Keynes’s vision of a “positive” economic weapon—one founded on provision, not deprivation—would only be meaningfully realized once the League of Nations and the United States had catastrophically failed to counter Nazi and Japanese aggression. Lend-lease, an American scheme for sending weaponry at little or no cost to those fighting the Nazis, was set up over a year before the United States’ formal entry into the war and continued until victory in 1945. Placing the might of America’s manufacturing capacity at the disposal of those attacked by the Axis powers, lend-lease was marketed to domestic audiences as a way of turning the United States into “the arsenal of democracy.” In practice, however, it continued the League of Nations’ indifference to democratic forms of government: The recipients included nationalist authoritarians like Chiang Kai-shek and Getúlio Vargas, the Saudi monarchy, and (of course) Stalin’s USSR. The wartime alliance against the Axis powers, which was already coming to be known as the “United Nations,” was dedicated to the immediate imperative of collective security against aggression, not the vague and impossible goal of “promoting” democracy.

Mulder’s history gives us an interesting set of coordinates for thinking through what a progressive foreign policy might look like in the 21st century. Today, the combination of generous means and clear ends that defined lend-lease has been all but forgotten. Instead, sanctions designed to punish not just the crime of aggression (as in the case of Russia), but a host of vaguely defined offenses against liberal norms act as just one more source of political instability in a world that does not lack for them. As such, Mulder’s book provides grounds for urging “strategic restraint” in US foreign policy. It also, however, expresses a more idealistic aspiration to marshal collective resources to face common threats. Elsewhere, he has advocated for a “lend-lease” program for climate change as a global policy to complement a domestic Green New Deal, and he has warned that a “new Cold War” with China is driving that country into an ecologically devastating dash for coal as it seeks to insulate itself against a potential loss of US-controlled supplies of oil and gas. In The Economic Weapon, the analogy between the challenges of defeating Nazism and resolving the climate crisis, so beloved of progressives in the 2010s, gains new and surprising scholarly foundations.

Whether or not that analogy holds, however, depends ultimately on the distinction that Mulder, following Keynes, draws throughout the book between the “negative” and “positive” economic weapon. Here, there are reasons for doubt, because generosity as well as deprivation can be experienced as a form of coercion by those subject to it. US economic assistance in World War II was not just about a disinterested defense of collective security; it was also about the promotion of American power.

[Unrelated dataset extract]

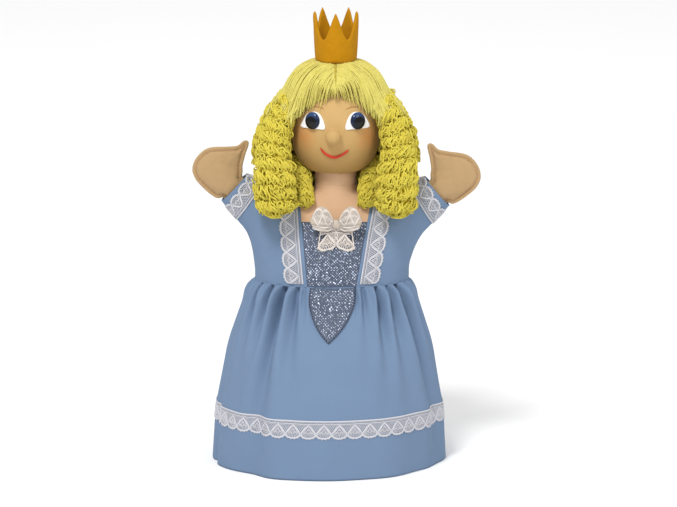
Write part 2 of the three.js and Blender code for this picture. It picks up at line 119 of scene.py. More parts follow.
# The hair is a full dome about this centre, with these half-sizes
HAIR_CENTRE = np.array([0, 1.0, 222.0])
HAIR_RADII = np.array([34.3, 34.3, 37.4])
HAIR_POWER = 2.7


# ---------------- mesh tools
def make(name, points, faces, look):
    """A mesh object from points in millimetres and faces, which are turned to face away from its middle"""
    points = np.asarray(points, float)
    mesh = bpy.data.meshes.new(name)
    mesh.from_pydata((points * MM).tolist(), [], [list(dict.fromkeys(map(int, f))) for f in faces])
    mesh.calc_loop_triangles()
    corners = np.empty(len(mesh.loop_triangles) * 3, int)
    mesh.loop_triangles.foreach_get("vertices", corners)
    a, b, c = (points[corners.reshape(-1, 3)] - points.mean(0)).transpose(1, 0, 2)
    if np.sum(a * np.cross(b, c)) < 0:
        mesh.flip_normals()
    mesh.shade_smooth()
    mesh.materials.append(look.material)
    thing = bpy.data.objects.new(name, mesh)
    bpy.context.scene.collection.objects.link(thing)
    return thing


def thicken(thing, thickness):
    """Gives an open sheet its thickness, inwards"""
    solid = thing.modifiers.new("thickness", "SOLIDIFY")
    solid.thickness = thickness * MM
    solid.offset = -1
    solid.use_rim = True
    bpy.context.view_layer.update()
    graph = bpy.context.evaluated_depsgraph_get()
    thing.data = bpy.data.meshes.new_from_object(thing.evaluated_get(graph))
    thing.modifiers.clear()
    return thing


def enter(thing, nodes=(), body=None):
    """Enters a piece: hides the CAD nodes that it stands for and sets the body it rides on"""
    if nodes:
        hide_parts(*nodes)
    if body:
        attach(thing, body)
    return thing


def grid_faces(columns, rows, ring_u=False, ring_v=False, first=0):
    """Quads of a grid of points stored row by row"""
    i, j = np.meshgrid(np.arange(columns - (not ring_u)), np.arange(rows - (not ring_v)))
    i, j = i.ravel(), j.ravel()
    i2, j2 = (i + 1) % columns, (j + 1) % rows
    return first + np.stack([j * columns + i, j * columns + i2, j2 * columns + i2, j2 * columns + i], 1)


class Pile:
    """Collects many small closed shapes for one mesh"""

    def __init__(self):
        self.points, self.faces, self.count = [], [], 0

    def add(self, points, faces):
        self.points.append(np.asarray(points, float).reshape(-1, 3))
        self.faces.extend(np.asarray(faces) + self.count)
        self.count += len(self.points[-1])

    def make(self, name, look):
        return make(name, np.concatenate(self.points), self.faces, look)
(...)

Keynes himself learned this brutal lesson when he arrived in Washington in September 1945 to negotiate what he thought would be a grant or interest-free loan to keep Britain’s war-ravaged economy and overstretched empire afloat following the abrupt termination of lend-lease after the defeat of Japan. Facing financial ruin, the British agreed to cement US financial and military primacy by extending leases on American bases and enabling sterling’s convertibility into dollars. While there’s little reason to mourn the accelerated decline of British power at the hands of the Truman administration, it’s obvious that “positive assistance” could act as a Trojan horse for empire. After some 70 years of US-backed proxy wars and structural adjustment policies across the Global South, it will take more than an appeal to the shade of FDR to shake that impression.

We could also question, moreover, the foundational assumption that Mulder ultimately shares with his book’s protagonists: the naturalness and necessity of global commercial exchange and interdependence, such that its withdrawal or restriction must perforce be understood as a kind of violence, however attenuated. Though The Economic Weapon is focused in the end on questions of statecraft and high politics, it occasionally offers us glimpses of the history of economic sanctions “from below”: the origins of the term “boycott” in the Irish Land War of the 1880s; the half-million-strong League of Nations Union that championed British sanctions against Mussolini during the Ethiopian War. To these examples we might also add the sanctions campaigns against Rhodesia in the 1960s and South Africa in the 1980s, which find their echo in today’s Boycott, Divestment, and Sanctions movement against Israel. All of these movements had or have clear accounts of the concrete political outcomes they seek to achieve. Yet they also are motivated by a larger ethical understanding of commerce, under which material exchange is not a mere necessity but a positive moral choice.

From this perspective, continuing to produce goods for—or to consume goods from—those we find morally objectionable is a way of condoning their behavior. It compromises our own moral integrity by offering what (in Mulder’s terms) amounts to “positive assistance” to an aggressor. The world appears not as a political economy, shaped by the tensions and interactions between a global market and an international system of nation-states, but as a moral economy, in which production, consumption, and exchange are regulated by what are claimed to be universal norms and obligations, binding on individuals. The hope of changing political behavior, I suspect, is only part of the reason civil society campaigns of boycott gain adherents. They are also about ideas of cleanliness and moral hygiene: avoiding the taint of the settler-grown dates, the slave-picked cotton. However much we might sometimes wish that this unruly moral energy could be reliably harnessed—or contained—by hard-headed economic statecraft, it is difficult to see how a popular internationalist politics could ever dispense with it. As long as we care about what happens elsewhere in the world, we will continue to express our moral judgments through our economic behavior—and to demand, moreover, that our governments use their awesome and unwieldy power to advance our convictions. Even the most prudent historical counsel is unlikely to silence the old siren call: “Let justice reign, though the heavens may fall.”